The Church of Skalka by Trencín

 Scott 643 
SLOVAKIA, 2012, the Church of Skalska as part of the "Beauties of Our Homeland" series, Scott 643, and
together with its FDI cancel (left) and special cancels (right) .

This pilgrimage site was founded on the rock on the right bank of the Váh river, north east of Trencín. According to legend, St. Andrew Zorard and his follower St. Benedict Skalka worked here and St. Benedict also died here a martyr’s death. The regional cult of these hermits was officially declared in 1083 when Ss. Svorad and Benedict were canonized as one of the first Hungarian saints. At the end of the 12th century there was a church built in the Romanesque style consecrated to St. Benedict and All Saints on Velká Skalka. The bishop of Nitra, Jacob I founded the Benedictine Abbey here in 1224 and it became the religious center of this part of Považie (territory around Váh river). This monastery was plundered and destroyed many times and in 1528 ceased to exist completely. In 1644 the Jesuits began to administrate the monastery, which they gradually renovated and rebuilt. In 1745 they built a two-tower pilgrimage church in the Baroque style on so-called Malá Skalka, south of the monastery on the raised plateau of limestone rock jutting out into the river. According to the legend, this was on the place where the body of St. Benedict´s was cast into the river. After the Suppression of the Jesuits the property passed to the State, but it continues today as a pilgrimage site.

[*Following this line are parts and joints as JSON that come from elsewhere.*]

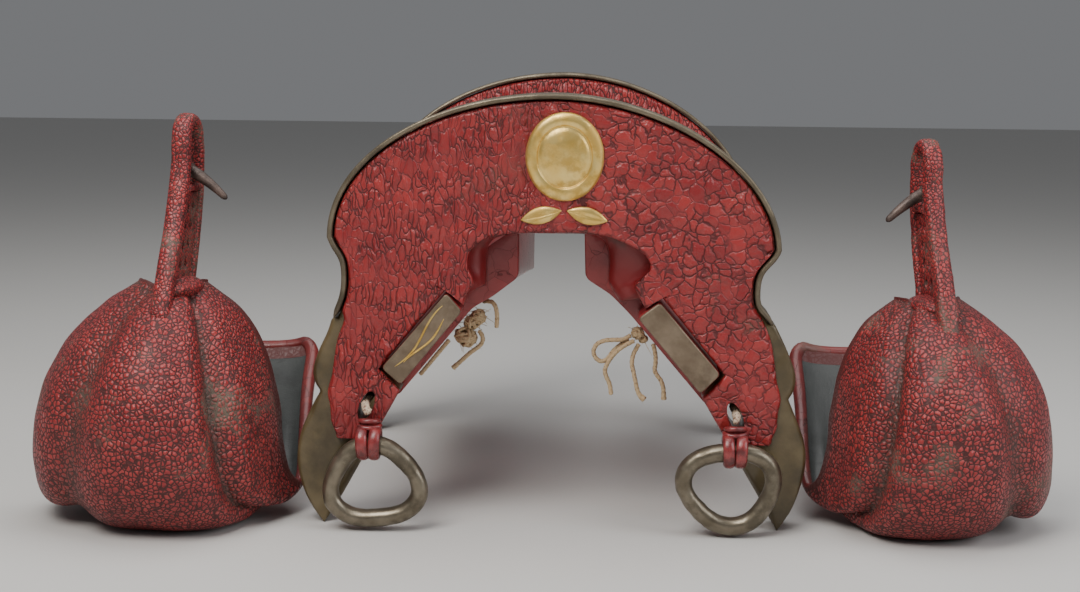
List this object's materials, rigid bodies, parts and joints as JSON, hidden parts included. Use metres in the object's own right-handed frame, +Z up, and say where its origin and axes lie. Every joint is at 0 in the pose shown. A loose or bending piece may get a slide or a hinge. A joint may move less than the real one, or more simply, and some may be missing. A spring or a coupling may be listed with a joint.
{
  "type": "saddle and stirrup set",
  "caption": "Red leather covered wooden war saddle with arched front and rear boards, hanging rings and a matching pair of deep bowl stirrups.",
  "frame": {"origin": "middle of the whole set on the plane it stands on", "axes": "+X across the saddle from its left stirrup to its right stirrup as seen from the front arch, +Y from the front arch to the rear arch, +Z up"},
  "size_m": [0.6928, 0.4469, 0.2991],
  "materials": {
    "red_leather": "grained lacquered leather, satin, with darker creases",
    "dark_leather": "smooth dark red leather, glossy",
    "brown_lacquer": "brown lacquer, satin, worn",
    "edge_metal": "dull grey brown edge band, satin",
    "ring_metal": "grey bronze, satin",
    "gilt": "worn gilt, satin",
    "slate": "dark slate lacquer, satin",
    "twine": "tan twisted twine, matt",
    "braid": "cream speckled braid, matt",
    "iron": "dark iron, satin"
  },
  "bodies": {
    "saddle": {"front_arch_core": "brown_lacquer", "front_arch_inner_leather": "red_leather", "front_arch_leather": "red_leather", "front_arch_rim": "edge_metal", "gilt_boss": "gilt", "gilt_leaf_left": "gilt", "gilt_leaf_right": "gilt", "hitch_binding_left": "dark_leather", "hitch_binding_right": "dark_leather", "hitch_thong_left": "braid", "hitch_thong_right": "braid", "rear_arch_core": "brown_lacquer", "rear_arch_inner_leather": "red_leather", "rear_arch_leather": "red_leather", "rear_arch_rim": "edge_metal", "seat_board_left": "red_leather", "seat_board_right": "red_leather", "twine_end_left_a": "twine", "twine_end_left_b": "twine", "twine_end_left_c": "twine", "twine_end_right_a": "twine", "twine_end_right_b": "twine", "twine_end_right_c": "twine", "twine_end_right_d": "twine", "twine_knot_left": "twine", "twine_knot_right": "twine"},
    "ring_left": {"ring_left": "ring_metal"},
    "ring_right": {"ring_right": "ring_metal"},
    "stirrup_left": {"stirrup_bed_left": "slate", "stirrup_hood_left": "red_leather", "stirrup_neck_left": "red_leather"},
    "stirrup_right": {"stirrup_bed_right": "slate", "stirrup_hood_right": "red_leather", "stirrup_neck_right": "red_leather"},
    "prong_left": {"stirrup_prong_left": "iron"},
    "prong_right": {"stirrup_prong_right": "iron"}
  },
  "joints": [
    {"name": "ring_left_swing", "type": "hinge", "parent": "saddle", "child": "ring_left", "pos_m": [-0.11017, -0.16505, 0.05882], "axis": [-1, 0, 0], "range_deg": [0, 120]},
    {"name": "ring_right_swing", "type": "hinge", "parent": "saddle", "child": "ring_right", "pos_m": [0.12582, -0.16505, 0.05756], "axis": [-1, 0, 0], "range_deg": [0, 120]},
    {"name": "stirrup_left_lift", "type": "slide", "parent": "saddle", "child": "stirrup_left", "axis": [0, 0, 1], "range_m": [0, 0.2]},
    {"name": "stirrup_right_lift", "type": "slide", "parent": "saddle", "child": "stirrup_right", "axis": [0, 0, 1], "range_m": [0, 0.2]},
    {"name": "prong_left_swing", "type": "hinge", "parent": "stirrup_left", "child": "prong_left", "pos_m": [-0.23932, -0.13071, 0.23809], "axis": [-0.1564, -0.9877, 0], "range_deg": [0, 100]},
    {"name": "prong_right_swing", "type": "hinge", "parent": "stirrup_right", "child": "prong_right", "pos_m": [0.25612, -0.11637, 0.22771], "axis": [-0.1908, 0.9816, 0], "range_deg": [0, 100]}
  ]
}
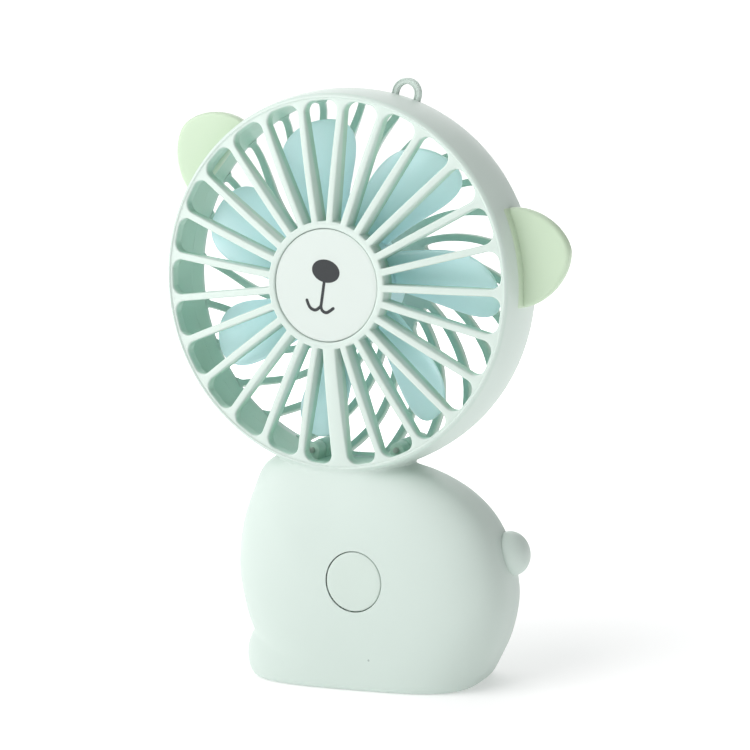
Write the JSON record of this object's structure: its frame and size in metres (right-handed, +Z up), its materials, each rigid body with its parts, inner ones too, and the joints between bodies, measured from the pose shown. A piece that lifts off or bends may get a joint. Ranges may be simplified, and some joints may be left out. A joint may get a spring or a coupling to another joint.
{
  "type": "handheld electric fan",
  "caption": "Small rechargeable fan shaped like a sitting bear: round grilled head with ears, bladed impeller, puffy body that stands on its base, press button.",
  "frame": {"origin": "on the base face, under the head's axis, at the body's mid-depth", "axes": "+Z up, -Y to the fan's front, +X to the bear's back where the tail is"},
  "size_m": [0.1159, 0.0364, 0.1624],
  "materials": {
    "shell_mint": "fine satin ABS, pale mint",
    "tail_mint": "fine satin ABS, pale mint",
    "face_white": "satin ABS disc, very pale mint",
    "print_black": "pad-printed black ink",
    "ear_green": "satin ABS, pale yellow green",
    "button_mint": "satin ABS, pale mint",
    "blade_blue": "translucent-looking light blue polypropylene",
    "plunger_black": "black nylon",
    "switch_steel": "stamped tin-plated frame",
    "board_green": "solder-masked glass laminate",
    "chip_black": "moulded epoxy",
    "socket_steel": "nickel-plated shell",
    "led_clear": "clear epoxy with a light pipe",
    "cell_foil": "laminated aluminium pouch",
    "pad_foam": "black closed-cell foam",
    "wire_red": "insulated lead",
    "can_zinc": "zinc-plated deep-drawn steel",
    "cap_nylon": "black nylon",
    "magnet_ferrite": "sintered ferrite",
    "bush_bronze": "sintered bronze",
    "brush_copper": "beryllium copper strip",
    "shaft_steel": "ground steel",
    "core_iron": "laminated electrical steel",
    "winding_copper": "enamelled copper wire",
    "commutator_copper": "copper segments",
    "screw_zinc": "zinc-plated self-tapping screws"
  },
  "bodies": {
    "housing": {"front_shell": "shell_mint", "rear_shell": "shell_mint", "face_plate": "face_white", "left_ear": "ear_green", "right_ear": "ear_green", "tail": "tail_mint", "tact_switch": "switch_steel", "main_pcb": "board_green", "pcb_chips": "chip_black", "charge_socket": "socket_steel", "status_led": "led_clear", "battery_cell": "cell_foil", "battery_pad": "pad_foam", "battery_leads": "wire_red", "motor_can": "can_zinc", "motor_end_cap": "cap_nylon", "motor_magnets": "magnet_ferrite", "motor_bushes": "bush_bronze", "motor_brushes": "brush_copper", "motor_leads": "wire_red", "body_screws": "screw_zinc", "head_screws": "screw_zinc", "pcb_screws": "screw_zinc"},
    "rotor": {"impeller": "blade_blue", "motor_shaft": "shaft_steel", "motor_core": "core_iron", "motor_windings": "winding_copper", "commutator": "commutator_copper"},
    "button": {"power_button": "button_mint", "switch_plunger": "plunger_black"}
  },
  "joints": [
    {"name": "impeller_spin", "type": "hinge", "parent": "housing", "child": "rotor", "pos_m": [0, 0, 0.109], "axis": [0, 1, 0], "continuous": true},
    {"name": "button_press", "type": "slide", "parent": "housing", "child": "button", "axis": [0, 1, 0], "range_m": [0, 0.0004], "stiffness_N_per_m": 2000, "springref_m": -0.0001}
  ]
}
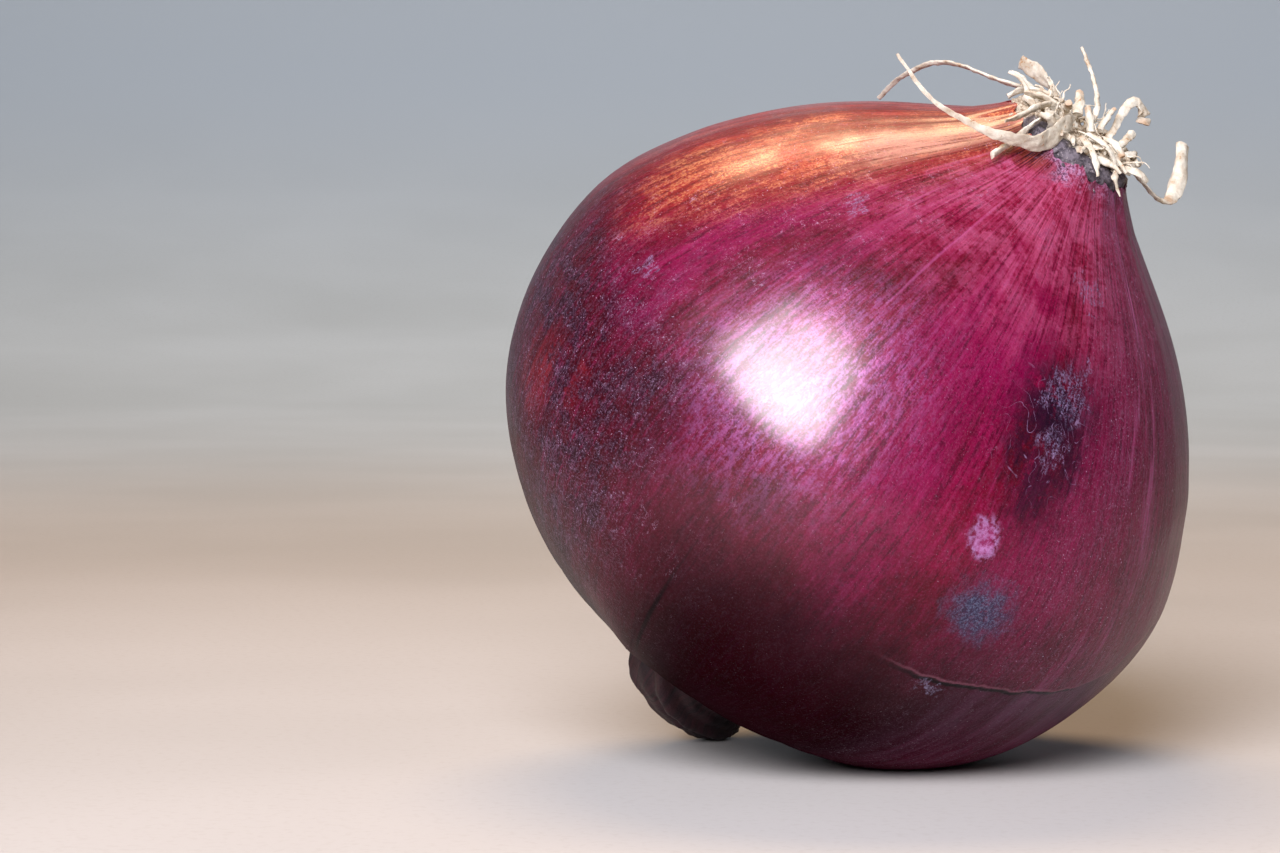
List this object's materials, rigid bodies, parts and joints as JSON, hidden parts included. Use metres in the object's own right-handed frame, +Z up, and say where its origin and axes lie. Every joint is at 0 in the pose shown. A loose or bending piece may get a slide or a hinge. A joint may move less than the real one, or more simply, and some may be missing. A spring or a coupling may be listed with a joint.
{
  "type": "whole red onion",
  "caption": "Whole red onion lying on its side, with a dry skin, a corky basal plate trailing dried roots, and a withered neck folded under it.",
  "frame": {"origin": "middle of the small flat that the bulb rests on", "axes": "+Z up; the bulb's axis lies in the XZ plane with its root end towards +X and up"},
  "size_m": [0.0711, 0.0754, 0.0745],
  "materials": {
    "onion_skin": "dry, papery outer skin with a soft gloss, deep magenta-red with fine streaks along the bulb",
    "basal_cork": "matt grey cork, crumbly at the rim",
    "neck_paper": "dry, dark purple-brown folded paper skin",
    "dried_root": "matt, cream-white dried root, brown at some tips"
  },
  "bodies": {
    "root": {"basal_plate": "basal_cork", "bulb": "onion_skin", "dry_neck": "neck_paper", "root_back_arch": "dried_root", "root_brown_stub": "dried_root", "root_far_1": "dried_root", "root_far_2": "dried_root", "root_far_3": "dried_root", "root_front_ribbon": "dried_root", "root_front_strand": "dried_root", "root_hanging": "dried_root", "root_hook": "dried_root", "root_inner_stub": "dried_root", "root_left_stub": "dried_root", "root_long_curl": "dried_root", "root_low_curl": "dried_root", "root_middle_stub": "dried_root", "root_near_curl": "dried_root", "root_rim_curl": "dried_root", "root_side_stub": "dried_root", "root_top_stub": "dried_root", "root_under_stub": "dried_root", "root_upright_broad": "dried_root", "root_upright_thin": "dried_root"}
  },
  "joints": []
}
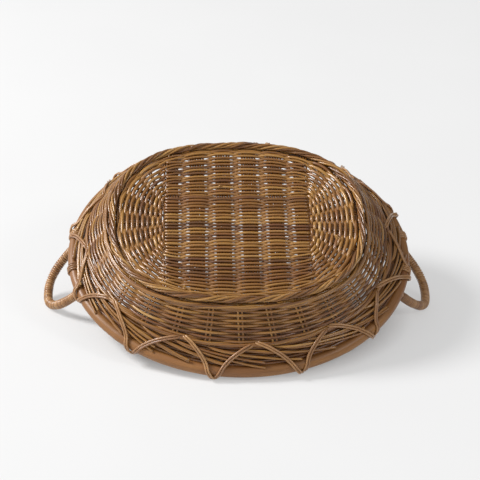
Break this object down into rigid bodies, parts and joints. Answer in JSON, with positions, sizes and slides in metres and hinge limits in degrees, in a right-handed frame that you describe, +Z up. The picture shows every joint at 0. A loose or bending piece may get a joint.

Holy Trinity Church, Trnava

Scott 221 
SLOVAKIA, 1998, showing the town hall tower: to its left the Jesuit Church of the Holy Trinity
and in front of it a Trinity Column bearing a statue of Xavier, Scott 221

After the Restoration of the Society, in 1853 the Jesuits were given the Church of the Holy Trinity in Trnava and the attached residence, seen on this stamp to the left of the town tower, for the use as a novitiate. This Baroque single-nave church with its twin towers was built in the years 1720-1729 by the Order of Holy Trinity, who came to Trnava in 1712. When this religious order was abolished by the Emperor Joseph II in 1783, the buildings were first used as a grammar school, and later occupied by the Benedictines. In 1853 it was entrusted to the Jesuits, who rebuilt it in 1875. At one side altar of the church is a glass case with the bodies of, both of whom were martyred with St. Marko Krizevcanin, canon of Esztergom, in Košice in 1619.

The University of Trnava

Scott 2546
CZECHOSLOVAKIA, February 6, 1985, the 350th anniversary of the "University of Trnava," Scott 2546
the first of its many names, to remind the world of where it all began


CZECHOSLOVAKIA, from a black proof of a design that did not make it into print,
to honor the 350th anniversary of the University of Trnava in 1985.

 
SLOVAKIA, 2010 postal card for the 375th anniversary of the University of Trnava
and with a cancel for the Jesuits' 450th anniversary in Slovakia.

Archbishop Nicolas Oláh of Trnava invited the Jesuits to Nagyszombat (now Trnava, Slovakia), as early as 1561 to begin building its educational system. By 1635 Cardinal Peter Pazmany, SJ had founded a Jesuit university there, which Czechoslovakia honors as the University of Trnava. The proof above features the Baroque University Church of St. John the Baptist, which actually dates from 1637, and the university buildings. In 1985 the Czech Communist government was distressed at the growing interest in religion on the part of young people in Czechoslovakia and blamed the education system, which did not sufficiently stress a scientific-atheistic education. That may be one reason this design did not make it into print. Rather than feature a Jesuit and a church they chose the innocuous design they did. At the Suppression in 1773 the university passed out of Jesuit hands, moved to Budapest and today after various changes of name it is Eötvös Loránd University.